Know, therefore, that the Lord your God is not giving you this good land to possess because of your righteousness, for you are a stubborn people (Deut 9:6).

After all, God chose Christians because we’re the best and the brightest, right?


26 For consider your calling, brothers: not many of you were wise according to worldly standards, not many were powerful, not many were of noble birth. 27 But God chose what is foolish in the world to shame the wise; God chose what is weak in the world to shame the strong; 28 God chose what is low and despised in the world, even things that are not, to bring to nothing things that are, 29 so that no human being might boast in the presence of God” (1 Cor 1:26-29).

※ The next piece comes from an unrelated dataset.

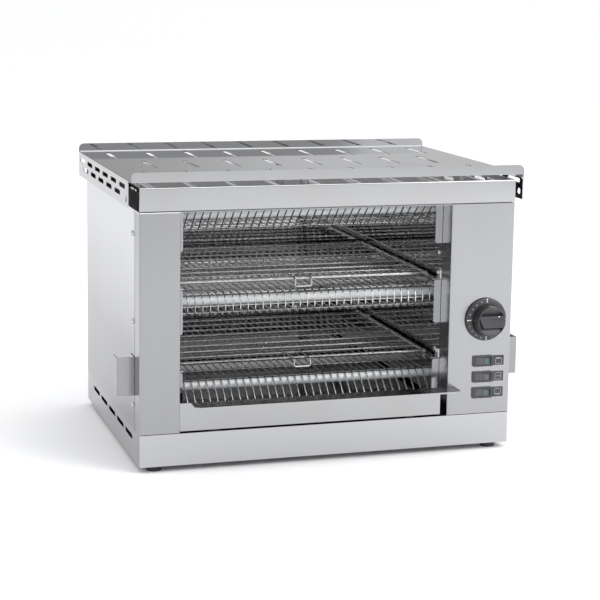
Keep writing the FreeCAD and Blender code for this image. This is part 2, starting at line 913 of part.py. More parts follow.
def switch_housing(place):
    """A bezel on the panel with the switch's body behind it, open for the rocker."""
    def slab(wide, tall, start, end):
        return block((place.x - wide / 2, place.x + wide / 2), (front + start, front + end),
                     (place.z - tall / 2, place.z + tall / 2))
    bezel = slab(bezel_width, bezel_height, -bezel_thickness, 0)
    corners = [V(place.x + sx * bezel_width / 2, 0, place.z + sz * bezel_height / 2)
               for sx in (-1, 1) for sz in (-1, 1)]
    bezel = soften(bezel, 1.5, V(0, 1, 0), corners)
    inside = slab(bezel_width - 2 * bezel_overlap, bezel_height - 2 * bezel_overlap,
                  0, switch_body_depth)
    pocket = slab(window_width, window_height, -bezel_thickness - 1,
                  rocker_pivot_depth + rocker_depth)
    return join([bezel, inside]).cut(pocket)


def rocker_pivot(place):
    return V(place.x, front + rocker_pivot_depth, place.z)


def rocker(place):
    """A shallow V-fronted rocker, tilted to its rest side, with a seat for the lens."""
    shape = rocker_blank(place).cut(lens_blank(place))
    shape.rotate(rocker_pivot(place), V(0, 0, 1), rocker_rest_tilt)
    return shape


def rocker_blank(place):
    reach = rocker_length / 2
    tall = window_height - 2 * running_gap
    low = place.z - tall / 2
    y = front
    points = [
        V(place.x - reach, y - rocker_proud, low),
        V(place.x, y - rocker_proud + 1.4, low),
        V(place.x + reach, y - rocker_proud, low),
        V(place.x + reach, y + 1.0, low),
        V(place.x + reach / 2, y + rocker_depth, low),
        V(place.x - reach / 2, y + rocker_depth, low),
        V(place.x - reach, y + 1.0, low),
    ]
    return Part.Face(Part.makePolygon(points + points[:1])).extrude(V(0, 0, tall))


def lens_blank(place):
    """The lens fills a slot across the rocker's right-hand end."""
    reach = rocker_length / 2
    right = place.x + reach - 2.2
    tall = window_height / 2 - 2
    return block((right - lens_width, right),
                 (front - rocker_proud - 0.2, front - rocker_proud + lens_depth + 1),
                 (place.z - tall, place.z + tall))


def lens(place):
    shape = lens_blank(place).common(rocker_blank(place))
    shape.rotate(rocker_pivot(place), V(0, 0, 1), rocker_rest_tilt)
    return shape


def rocker_pins():
    """A pin through each rocker, seated in the walls of its housing."""
    made = []
    reach = bezel_height / 2 - bezel_overlap
    for place in switch_places():
        pivot = rocker_pivot(place)
        made.append(rod(pivot - V(0, 0, reach), pivot + V(0, 0, reach), 1.0))
    return made


def legend_plates():
    """Small plates beside the switches, with a raised square frame each."""
    made = []
    tall = bezel_height / 2 - 0.8
    for place in switch_places():
        left = place.x + bezel_width / 2
        plate = block((left, left + legend_width), (front - legend_thickness, front),
                      (place.z - tall, place.z + tall))
        made.append(plate)
    return Part.makeCompound(made)


# Side grips, gland and supply terminals

def side_grip(side):
    """A folded channel behind the seam, open at the back for the fingers."""
    inner = side * half
    outer = side * (half + grip_reach)
    start = front + pillar_return + side_seam
    tall = (floor + grip_level, floor + grip_level + grip_tall)
    root = block(sorted((inner, inner + side * sheet)), (start, start + grip_length), tall)
    face = block(sorted((inner, outer)), (start, start + sheet), tall)
    cheek = block(sorted((outer - side * sheet, outer)), (start, start + grip_length), tall)
    shape = join([root, face, cheek])
    return soften(shape, bend_radius * 0.6, V(0, 0, 1), [V(outer, start, 0)])


def gland_place():
    return V(half - gland_from_right, back, floor + gland_level)


def cable_gland():
    """A threaded gland with a hexagonal nut, left empty."""
    place = gland_place()
    out = V(0, 1, 0)
    stem = rod(place - out * 8, place + out * gland_reach, gland_diameter / 2 - 3)
    corners = []
    for number in range(7):
        turn = math.radians(60 * number)
        corners.append(place + V(math.cos(turn), 0, math.sin(turn)) * (gland_diameter / 2))
    nut = Part.Face(Part.makePolygon(corners)).extrude(out * gland_reach * 0.4)
    dome = Part.makeCone(gland_diameter / 2 - 1, gland_diameter / 2 - 3.2, gland_reach * 0.5,
                         place + out * gland_reach * 0.4, out)
    lock = rod(place - out * 5, place - out * sheet, gland_diameter / 2)
    bore = rod(place - out * 9, place + out * (gland_reach + 1), gland_bore / 2)
    return join([stem, nut, dome, lock]).cut(bore)


def terminal_block():
    """A three-way ceramic terminal block on the plinth, inside the right-hand side."""
    place = gland_place()
    width, depth, tall = 36.0, 18.0, 14.0
    block_body = block((place.x - width / 2, place.x + width / 2), (back - 60, back - 60 + depth),
                       (floor, floor + tall))
    cutters = []
    for number in (-1, 0, 1):
        x = place.x + number * width / 3
        way = V(x, back - 61, floor + tall / 2)
        cutters.append(rod(way, way + V(0, depth + 2, 0), 2.2))
        top = V(x, back - 60 + depth / 2, floor + tall + 1)
        cutters.append(rod(top, top - V(0, 0, tall / 2), 2.0))
    return block_body.cut(cutters)


def main():
    os.makedirs("parts", exist_ok=True)
    save("base_plinth", plinth())
    save("bottom_cover", bottom_cover())
    save("feet", feet())
    save("foot_screws", foot_screws())
    save("left_pillar", pillar(-half, left_wall, -1))
    save("control_panel", control_panel())
    save("left_frame_post", frame_post(-1))
    save("right_frame_post", frame_post(1))
    save("left_side_panel", side_panel(-1))
    save("right_side_panel", side_panel(1))
    save("back_panel", back_panel())
    save("side_screws", side_screws())
    save("back_screws", back_screws())
    save("roof_panel", roof())
    save("top_deck", deck())
    save("deck_supports", deck_supports())
    save("tray_spacers", tray_spacers())
    save("top_tray", top_tray())
    save("left_liner", liner(-1))
    save("right_liner", liner(1))
    save("liner_screws", liner_screws())
    save("chamber_back", chamber_rear())
    save("chamber_ceiling", ceiling())
    save("bottom_quartz_tubes", quartz_tubes(0))
    save("middle_quartz_tubes", quartz_tubes(1))
    save("top_quartz_tubes", quartz_tubes(2))
    save("ceramic_end_caps", end_caps())
    save("heating_coils", heating_coils())
    save("left_link_strips", link_strips(-1))
    save("right_link_strips", link_strips(1))
    save("bottom_wire_guard", bottom_guard())
    save("middle_wire_guard", middle_guard())
    save("top_wire_guard", top_guard())
    save("lower_rack", rack(0))
    save("upper_rack", rack(1))
    save("left_rack_guides", rack_guides(-1))
    save("right_rack_guides", rack_guides(1))
    save("crumb_runners", crumb_runners())
    save("crumb_tray", crumb_tray())
    save("timer_knob", knob())
    save("timer_shaft", timer_shaft())
    save("timer_body", timer_body())
    for name, place, pin in zip(("top", "middle", "bottom"), switch_places(), rocker_pins()):
        bore = rod(pin.BoundBox.Center - V(0, 0, 20), pin.BoundBox.Center + V(0, 0, 20),
                   1.0 + shaft_clearance)
        save(name + "_switch_housing", switch_housing(place).cut(pin))
        save(name + "_rocker", rocker(place).cut(bore))
        save(name + "_rocker_lens", lens(place))
    save("rocker_pins", Part.makeCompound(rocker_pins()))
    save("legend_plates", legend_plates())
    save("left_side_grip", side_grip(-1))
    save("right_side_grip", side_grip(1))
    save("cable_gland", cable_gland())
    save("terminal_block", terminal_block())


main()
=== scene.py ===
import bmesh
import bpy
import json
import math
from mathutils import Matrix, Vector

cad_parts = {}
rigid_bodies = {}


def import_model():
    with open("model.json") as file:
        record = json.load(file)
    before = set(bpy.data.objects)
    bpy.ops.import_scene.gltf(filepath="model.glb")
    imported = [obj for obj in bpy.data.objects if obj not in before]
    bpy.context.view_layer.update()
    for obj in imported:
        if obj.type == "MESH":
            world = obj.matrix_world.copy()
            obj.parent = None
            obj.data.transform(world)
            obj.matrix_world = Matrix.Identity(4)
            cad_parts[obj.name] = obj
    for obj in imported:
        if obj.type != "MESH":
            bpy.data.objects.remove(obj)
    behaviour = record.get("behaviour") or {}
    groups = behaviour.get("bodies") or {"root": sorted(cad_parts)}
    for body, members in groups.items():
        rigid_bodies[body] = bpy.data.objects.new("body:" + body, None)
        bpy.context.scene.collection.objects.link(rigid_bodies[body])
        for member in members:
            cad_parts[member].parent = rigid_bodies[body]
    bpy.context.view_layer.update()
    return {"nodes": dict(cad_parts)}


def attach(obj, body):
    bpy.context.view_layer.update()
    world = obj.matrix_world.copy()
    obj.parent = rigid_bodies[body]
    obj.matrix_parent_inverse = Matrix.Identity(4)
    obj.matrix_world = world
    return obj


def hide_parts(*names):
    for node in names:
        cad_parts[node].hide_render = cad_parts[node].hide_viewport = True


for start_object in list(bpy.data.objects):
    bpy.data.objects.remove(start_object, do_unlink=True)
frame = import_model()


# The feet: four black rubber buttons under the plinth, moulded with a fine matt skin.
# Each is held by a pan-head screw, sunk in the foot and driven up through the bottom cover.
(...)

Reminds me of a recent story:


“When you have a kid with substantial disabilities [Down Syndrome] you have to think a lot about their future,” his father, Keith Harris, told ABC News. “We were very motivated for Tim to have as normal as life as possible. Our philosophy as a family was to push the envelope as much as we could toward independence, so that one day when my wife and I are no longer in the picture, Tim will be settled and have his own life.”

From the start, it was clear that Tim’s Place was something special. In addition to standard American and Mexican breakfasts and lunches, Harris serves hugs, and lots of them. So far, he’s doled out up to 32,4750, according to a “hug counter” on the eatery’s website.

Giving hugs “is my favorite part of the day,” said Harris, who arrives at work every morning between 7 and 7:30 and leaves around 2 pm every day except Tuesdays, his day off. “I come to work and I have my shirt untucked. I get my breakfast, and when I’m done, I’ll tuck in my shirt and get into work mode.”


Needless to say, Tim Harris isn’t the best and the brightest. He wouldn’t be good enough to make Team Enns. Not even close. 
  
Reminds me of Henry James Sr., who let his ordinary sons go off to war, while keeping his genius sons (William and Henry) out of the fray.

We should be grateful that Peter Enns has such high standards. We need to maintain strict quality control. We can’t have average (much less below average) Christians rubbing shoulders with Harvard graduates like Peter Enns. Christianity is for a special breed. A class apart from the common rabble. Only the brights need apply. 

1 comment:

  1. I find it funny that the "best and brightest" are being lost. These same "best and brightest" are the same people who do not understand basic issues in the philosophy of science, and simply accept in an uncritical manner all manner of naturalistic hypotheses, then they scratch their head when they cannot cram their naturalism into a Christian worldview. I pointed out that James K.A. Smith critiqued Enns positions on science, and Enn's response was that he had read Smith, but found that Smith's position was obscurantist. It isn't that what Smith said was false, but simply that it would marginalize evangelicals to the broader world. My question is: isn't that how it always has been?